VTS provides participatory discussion facilitated through carefully chosen images that are combined with non-judgmental paraphrasing and linking, as students are invited to discuss, listen, observe deeply, and build a shared viewing/learning experience that can be repeated. Over time, the stages of aesthetic development grows in active breadth and depth that is as individually empowering as it is inclusively interactive.
In my experiences with both, I continue to uncover rich parallels and cross-over possibilities with unending and expanding excitement. My experiences have evolved into revelatory explorations that have never rung more true for me, than in learning to design the developmental reality of joining the powerful critical thinking and articulation skills of VTS, within mobile app content creation.

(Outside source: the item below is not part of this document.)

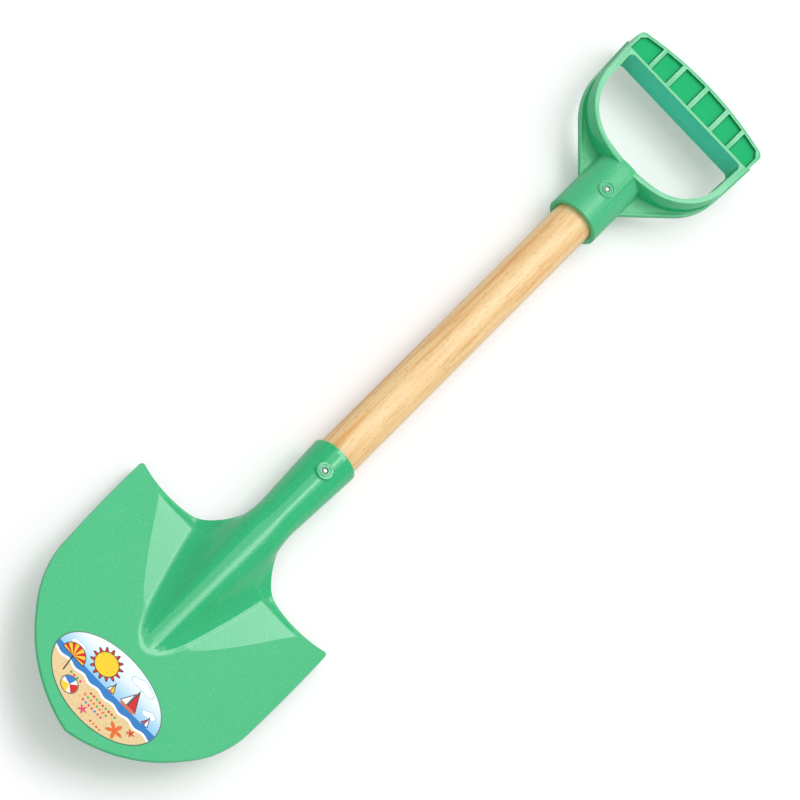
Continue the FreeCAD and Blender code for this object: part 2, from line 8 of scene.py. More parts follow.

From a vision I originated, and through talented on-campus collaborations that facilitated public launch to what has become the phase I prototype of my post-Bacc student design and development job, called the ARt project, is now entering phase two application refinement of the proof-of-concept. The goals of the ARt project are playing a dynamic role in opening up access to the facilitative conversations the visual arts in public places have to offer us all, in seemingly limitless possibilities, that are timeless and at once substantively empowering!